The Challenge of Christ’s Priesthood
Jesus was murdered or killed for standing for a God for whom humans were more important than cultic sacrifices, temple and laws of purity and impurity. He was prepared to give up His life rather than give up the values that He experienced through His intimacy with His Father and actualized in His public ministry. When He was encountered by the early community as their Lord and God after His resurrection they could understand, interpret and proclaim that His mediating and reconciling function in terms of a priesthood that is unique, once and for all. His eternal priesthood makes all other priesthood obsolete.
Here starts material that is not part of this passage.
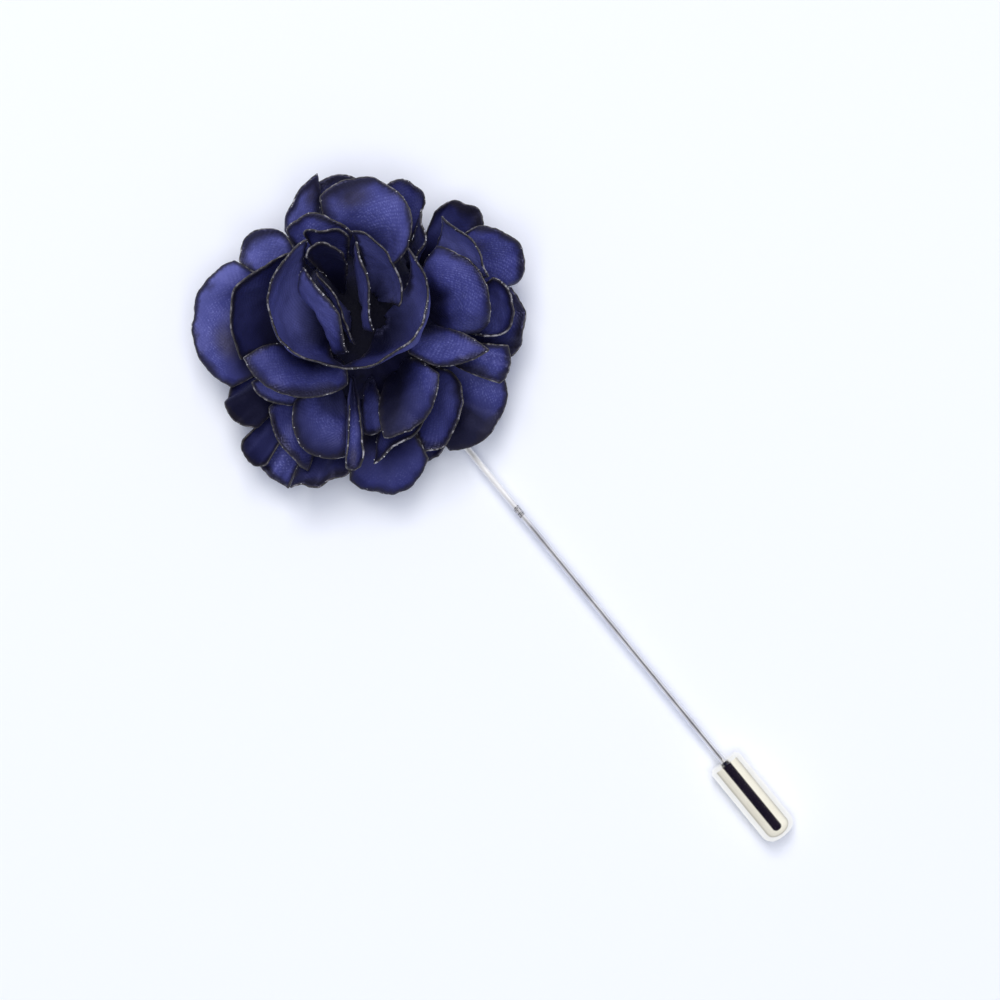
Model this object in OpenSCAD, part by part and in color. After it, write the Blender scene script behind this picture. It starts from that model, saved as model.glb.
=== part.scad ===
// Flower lapel pin lying on its back: a rose of satin petals on a padded base,
// a felt backing, a straight stick pin along -Y and a barrel clutch on its point.
// The origin is the centre of the backing's underside, and +Z points up.

/* [Flower head] */
// Radius of the flower seen from the front
head_r = 20; // [18:0.5:22]
// Height of the flower above the surface it lies on
head_h = 22; // [20:0.5:24]
// Turn of the petals about the flower's axis, in degrees
head_turn = -39.3; // [-180:0.1:180]
// Thickness of a petal
petal_wall = 1; // [0.8:0.05:1.1]
// Share of a petal's length that is pinched away at its root
root_share = 0.1; // [0.09:0.01:0.16]
// How much wider than a straight fan a petal is midway, as a share of its rim
fullness = 0.1; // [0:0.01:0.12]

/* [Base and backing] */
// Diameter of the felt backing
backing_d = 18; // [14:0.5:22]
// Thickness of the felt backing
backing_t = 1.4; // [1:0.1:1.5]
// Diameter of the padded base that carries the petals
base_d = 19; // [16:0.5:20]
// Height of the top of the padded base above the surface
base_top = 10.9; // [10:0.1:11.2]

/* [Stick pin] */
// Diameter of the needle
needle_d = 0.75; // [0.5:0.05:0.9]
// Length of the needle from the flower's centre to its point
needle_len = 75.5; // [60:0.5:90]
// Length of the ground point
point_len = 4; // [2:0.5:6]
// Diameter of the pad soldered to the needle
pad_d = 10; // [6:0.5:14]
// Thickness of that pad
pad_t = 1.1; // [1:0.05:1.2]

/* [Clutch] */
// Diameter of the clutch
clutch_d = 4.3; // [3.6:0.1:5]
// Length of the clutch
clutch_len = 11.4; // [9:0.1:14]
// Depth of the needle inside the clutch
grip_depth = 8.2; // [6:0.1:9]
// Radial clearance between the needle and the bore
bore_gap = 0.05; // [0.03:0.01:0.1]
// Bevel round the mouth
mouth_bevel = 0.45; // [0.2:0.05:0.8]
// Radius of the rounded far end
end_round = 1.4; // [0.5:0.1:1.9]

/* [Hidden] */
$fn = 64;
seat_gap = 0.06;
length_steps = 5;
rim_steps = 11;
overshoot = 1;
pinch = 0.6;

needle_r = needle_d / 2;
needle_z = max(clutch_d / 2, backing_t + seat_gap + max(pad_t / 2, needle_r));
pad_z = needle_z - pad_t / 2;
base_z = needle_z + max(pad_t / 2, needle_r) + seat_gap;
clutch_mouth_y = -(needle_len - grip_depth);
base_rise = base_top - base_z;
ball_r = (pow(base_d / 2, 2) + pow(base_rise, 2)) / (2 * base_rise);
ball_z = base_top - ball_r;

// A row for each petal. Root is where it is gathered inside the base: x and y
// in hundredths of the base's radius and z of base_top. Left, tip and right are
// points of its rim as seen from its root: x and y in hundredths of head_r and
// z of head_h. Belly is how far the petal swells from flat, upward when
// positive, and crest how far along it swells most, in hundredths of its length.
NAME = 0;
ROOT = 1;
LEFT = 2;
TIP = 3;
RIGHT = 4;
BELLY = 5;
CREST = 6;
petals = [
    ["bud_petal_1", [-30, 6, 83], [-9, -27, 80], [-52, 5, 91], [-31, 45, 89], -16, 50],
    ["bud_petal_2", [15, 1, 84], [28, 40, 91], [37, 3, 93], [-13, -27, 91], -12, 50],
    ["bud_petal_3", [10, 25, 83], [-6, 48, 91], [14, 40, 95], [20, 8, 86], -6, 50],
    ["bud_petal_4", [-1, 20, 86], [-2, 43, 95], [4, 17, 100], [6, -8, 86], 4, 50],
    ["bud_petal_5", [-23, 28, 81], [-31, 35, 89], [-20, 43, 92], [-10, 37, 89], -4, 50],
    ["bud_petal_6", [-22, 6, 82], [-34, 29, 86], [-19, 10, 95], [-8, -18, 80], 20, 55],
    ["bud_petal_7", [-12, 12, 84], [-25, 27, 84], [-13, 7, 90], [-5, -15, 77], 8, 50],
    ["bud_petal_8", [-30, 41, 68], [-33, 48, 83], [-21, 51, 90], [-7, 48, 88], -4, 50],
    ["top_petal_1", [-2, 67, 53], [-24, 71, 64], [5, 83, 59], [27, 44, 59], 15, 60],
    ["top_petal_2", [-43, 63, 55], [-44, 54, 62], [-29, 60, 69], [-6, 52, 66], 8, 60],
    ["top_petal_3", [-54, 57, 42], [-48, 53, 38], [-41, 71, 48], [-29, 87, 45], 3, 60],
    ["top_petal_4", [-22, 73, 35], [-31, 79, 32], [-17, 87, 36], [-2, 83, 32], 6, 50],
    ["top_petal_5", [38, 71, 39], [14, 81, 41], [27, 82, 45], [36, 70, 41], 6, 50],
    ["top_petal_6", [46, 60, 51], [31, 64, 50], [35, 47, 55], [33, 38, 53], -6, 50],
    ["right_petal_1", [60, 53, 33], [42, 66, 29], [55, 72, 32], [70, 59, 29], 0, 50],
    ["right_petal_2", [73, 33, 35], [60, 53, 39], [92, 44, 39], [89, 23, 29], 2, 60],
    ["right_petal_3", [64, 31, 46], [46, 60, 61], [62, 46, 70], [74, 26, 64], -14, 60],
    ["right_petal_4", [68, 19, 57], [44, 42, 50], [72, 19, 63], [68, -8, 48], 14, 60],
    ["right_petal_5", [76, 8, 45], [75, 25, 47], [88, 9, 50], [70, -9, 44], -12, 60],
    ["right_petal_6", [78, -7, 29], [87, 21, 32], [94, 5, 34], [87, -19, 28], 0, 50],
    ["right_petal_7", [70, -27, 40], [84, -14, 41], [86, -24, 42], [79, -36, 40], 8, 60],
    ["lower_right_petal_1", [56, 3, 77], [73, -17, 61], [50, -26, 59], [27, -19, 57], 12, 60],
    ["lower_right_petal_2", [55, -49, 29], [76, -19, 27], [82, -51, 27], [50, -75, 25], 6, 60],
    ["lower_right_petal_3", [40, -52, 35], [50, -29, 39], [57, -53, 45], [36, -76, 41], 0, 60],
    ["lower_right_petal_4", [36, -44, 59], [44, -31, 58], [39, -52, 59], [13, -68, 55], 14, 60],
    ["lower_right_petal_5", [28, -65, 46], [40, -53, 52], [24, -69, 52], [5, -82, 46], -6, 60],
    ["lower_right_petal_6", [20, -77, 33], [37, -80, 30], [17, -100, 23], [-9, -93, 25], 13, 60],
    ["lower_right_petal_7", [7, -51, 68], [14, -60, 45], [8, -65, 45], [-1, -64, 39], 6, 50],
    ["lower_left_petal_1", [-51, -33, 69], [-10, -37, 55], [-45, -43, 61], [-70, -21, 55], 15, 60],
    ["lower_left_petal_2", [-60, -44, 50], [-40, -47, 42], [-56, -46, 45], [-66, -36, 44], 6, 60],
    ["lower_left_petal_3", [-66, -40, 42], [-64, -62, 33], [-81, -51, 32], [-79, -37, 23], 0, 60],
    ["lower_left_petal_4", [-45, -62, 27], [-46, -97, 20], [-58, -89, 20], [-68, -78, 20], 2, 60],
    ["lower_left_petal_5", [-49, -62, 44], [-33, -87, 35], [-51, -67, 40], [-56, -50, 39], 4, 60],
    ["lower_left_petal_6", [-35, -60, 57], [-9, -76, 37], [-31, -77, 45], [-39, -47, 45], 8, 60],
    ["lower_left_petal_7", [-35, -74, 31], [-9, -85, 31], [-28, -96, 34], [-44, -96, 32], -6, 60],
    ["lower_left_petal_8", [-17, -53, 72], [0, -79, 50], [-5, -86, 45], [-10, -79, 52], 6, 50],
    ["left_petal_1", [-66, 33, 50], [-72, 35, 42], [-62, 54, 45], [-45, 49, 45], 8, 60],
    ["left_petal_2", [-78, -5, 41], [-79, -38, 30], [-102, -1, 32], [-77, 37, 33], 8, 60],
    ["left_petal_3", [-71, -12, 53], [-72, -22, 50], [-75, 12, 57], [-41, 40, 57], -11, 60],
    ["lower_left_petal_9", [-56, -52, 37], [-58, -83, 28], [-72, -77, 28], [-72, -69, 28], 0, 60],
    ["lower_right_petal_8", [40, -62, 30], [48, -69, 20], [43, -78, 20], [35, -82, 20], 0, 60]
];

// Point given in hundredths of a radius and of a height
function place(share, r, h) = [share.x * r, share.y * r, share.z * h] / 100;

function unit(v) = v / norm(v);

// Centre of the circle through three points
function circle_centre(a, b, c) =
    let (u = b - a, v = c - a, w = cross(u, v))
    a + (cross(w, u) * (v * v) + cross(v, w) * (u * u)) / (2 * (w * w));

// Point at share t of the arc from a through b to c
function arc_point(a, b, c, t) =
    let (
        centre = circle_centre(a, b, c),
        x_axis = unit(a - centre),
        y_axis = cross(unit(cross(b - a, c - a)), x_axis),
        turn = (atan2((c - centre) * y_axis, (c - centre) * x_axis) + 360) % 360
    )
    centre + norm(a - centre) * (cos(t * turn) * x_axis + sin(t * turn) * y_axis);

// Swell of a petal at share s of its length, from 0 at the root to 1 at the crest and 0 at the rim
function swell(s, crest) = sin(180 * pow(s, ln(0.5) / ln(crest / 100)));

// Share of the rim's width at share s of a petal's length
function spread(s) = s + fullness * sin(180 * (s - root_share) / (1 - root_share));

// Rows of points of a petal's middle surface, from its root to its rim
function petal_grid(p) =
    let (
        root = place(p[ROOT], base_d / 2, base_top),
        left = place(p[LEFT], head_r, head_h),
        tip = place(p[TIP], head_r, head_h),
        right = place(p[RIGHT], head_r, head_h),
        middle = (left + right) / 2,
        up = unit(cross(right - left, tip - root)),
        rise = p[BELLY] / 100 * norm(tip - root)
    )
    [for (i = [0 : length_steps])
        let (s = root_share + (1 - root_share) * i / length_steps)
        [for (j = [0 : rim_steps])
            root + s * (middle - root)
            + spread(s) * (arc_point(left, tip, right, j / rim_steps) - middle)
            + rise * swell(s, p[CREST]) * up]];

// Unit normal of a grid of points at row i and column j
function grid_normal(g, i, j) =
    let (
        along = g[min(i + 1, len(g) - 1)][j] - g[max(i - 1, 0)][j],
        across = g[i][min(j + 1, len(g[i]) - 1)] - g[i][max(j - 1, 0)]
    )
    unit(cross(across, along));

// Solid wall about a grid of points, even but for where a row is narrower than it
module wall_of(grid, wall) {
    rows = len(grid);
    cols = len(grid[0]);
    count = rows * cols;
    walls = [for (row = grid) min(wall, pinch * norm(row[cols - 1] - row[0]))];
    points = [for (side = [0.5, -0.5], i = [0 : rows - 1], j = [0 : cols - 1])
        grid[i][j] + side * walls[i] * grid_normal(grid, i, j)];
    skin = [for (i = [0 : rows - 2], j = [0 : cols - 2])
        let (a = i * cols + j, b = a + 1, c = a + cols, d = c + 1)
        each [[a, d, b], [a, c, d]]];
    border = concat(
        [for (j = [0 : cols - 1]) j],
        [for (i = [1 : rows - 1]) i * cols + cols - 1],
        [for (j = [cols - 2 : -1 : 0]) (rows - 1) * cols + j],
        [for (i = [rows - 2 : -1 : 1]) i * cols]
    );
    edge = [for (k = [0 : len(border) - 1])
        let (a = border[k], b = border[(k + 1) % len(border)])
        each [[a, b, a + count], [b, b + count, a + count]]];
    back = [for (f = skin) [f[0] + count, f[2] + count, f[1] + count]];
    polyhedron(points, concat(skin, back, edge));
}

// A petal cut to sit on the padded base
module petal(p) {
    color("midnightblue")
        difference() {
            rotate([0, 0, head_turn])
                wall_of(petal_grid(p), petal_wall);
            translate([0, 0, ball_z])
                sphere(r = ball_r + seat_gap);
        }
}

module backing() {
    color("black")
        cylinder(d = backing_d, h = backing_t);
}

// A dome cut from a ball
module flower_base() {
    color("midnightblue")
        intersection() {
            translate([0, 0, ball_z])
                sphere(r = ball_r);
            translate([0, 0, base_z])
                cylinder(d = base_d, h = base_top);
        }
}

module stick_pin() {
    color("silver")
        union() {
            translate([0, 0, pad_z])
                cylinder(d = pad_d, h = pad_t);
            translate([0, 0, needle_z])
                rotate([90, 0, 0])
                    rotate_extrude()
                        polygon([
                            [0, 0],
                            [needle_r, 0],
                            [needle_r, needle_len - point_len],
                            [0, needle_len]
                        ]);
        }
}

module clutch() {
    bore_r = needle_r + bore_gap;
    bore_end = grip_depth + bore_gap;
    translate([0, clutch_mouth_y, needle_z])
        rotate([90, 0, 0])
            color("silver")
                rotate_extrude()
                    difference() {
                        union() {
                            polygon([
                                [0, 0],
                                [clutch_d / 2 - mouth_bevel, 0],
                                [clutch_d / 2, mouth_bevel],
                                [clutch_d / 2, clutch_len - end_round],
                                [0, clutch_len - end_round]
                            ]);
                            square([clutch_d / 2 - end_round, clutch_len]);
                            translate([clutch_d / 2 - end_round, clutch_len - end_round])
                                circle(r = end_round);
                        }
                        translate([-clutch_d, 0])
                            square([clutch_d, clutch_len + overshoot]);
                        translate([-overshoot, -overshoot])
                            square([bore_r + overshoot, bore_end + overshoot]);
                    }
}

backing();
flower_base();
stick_pin();
clutch();
for (p = petals)
    petal(p);
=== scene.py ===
# %% [markdown]
# # A satin flower on a lapel pin
# The object is a fabric flower on a long straight pin, lying on its back on a pale table. The hard parts
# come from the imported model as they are. The cloth is made here, in the places that the model's plain
# petals hold, because cloth is what a mesh with folds, creases and a singed rim shows best.

# %% Load the frame
import math

import bpy
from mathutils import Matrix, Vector, noise


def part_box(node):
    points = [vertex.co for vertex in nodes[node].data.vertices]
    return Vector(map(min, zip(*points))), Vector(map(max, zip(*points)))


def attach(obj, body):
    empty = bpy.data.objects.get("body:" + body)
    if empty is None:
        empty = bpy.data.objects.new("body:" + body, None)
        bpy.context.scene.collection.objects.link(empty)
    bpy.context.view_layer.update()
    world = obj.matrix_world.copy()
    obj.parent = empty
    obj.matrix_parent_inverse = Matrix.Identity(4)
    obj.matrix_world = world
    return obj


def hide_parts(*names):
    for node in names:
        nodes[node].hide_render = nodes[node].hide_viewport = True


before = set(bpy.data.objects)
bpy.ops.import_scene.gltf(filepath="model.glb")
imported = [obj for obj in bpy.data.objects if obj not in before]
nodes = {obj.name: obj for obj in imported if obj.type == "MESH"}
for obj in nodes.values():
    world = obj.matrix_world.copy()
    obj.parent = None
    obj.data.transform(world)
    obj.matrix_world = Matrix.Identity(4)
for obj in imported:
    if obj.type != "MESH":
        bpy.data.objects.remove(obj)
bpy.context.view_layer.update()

MM = 0.001
print("nodes in the frame:", len(nodes))


# %% Helpers
def add_object(name, data):
    """A new object in the scene."""
    made = bpy.data.objects.new(name, data)
    bpy.context.scene.collection.objects.link(made)
    return made


def mesh_of(name, points, faces):
    """A mesh with smooth shading from its points in metres and its faces."""
    mesh = bpy.data.meshes.new(name)
    mesh.from_pydata(points, [], faces)
    mesh.polygons.foreach_set("use_smooth", [True] * len(mesh.polygons))
    mesh.update()
    return mesh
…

Actualization of His priesthood in history opens the way for all who believe in Him to fulfil their vocation as priests of reconciliation and communion. Mere cultic sacrifices without accompanying self-sacrifice of the one who offers the sacrifice and without accompanying prophetic commitment to the values of the Kingdom and self-emptying servant leadership would empty the cross of its power and the Jesus’ sacrifice its true meaning. Further it would be manipulated to acquire power and create systems to oppress and enslave the weak. The heart of Christ’s priesthood and Christian priesthood is self-emptying life and ministry that others may have life and have it in abundance for true communion!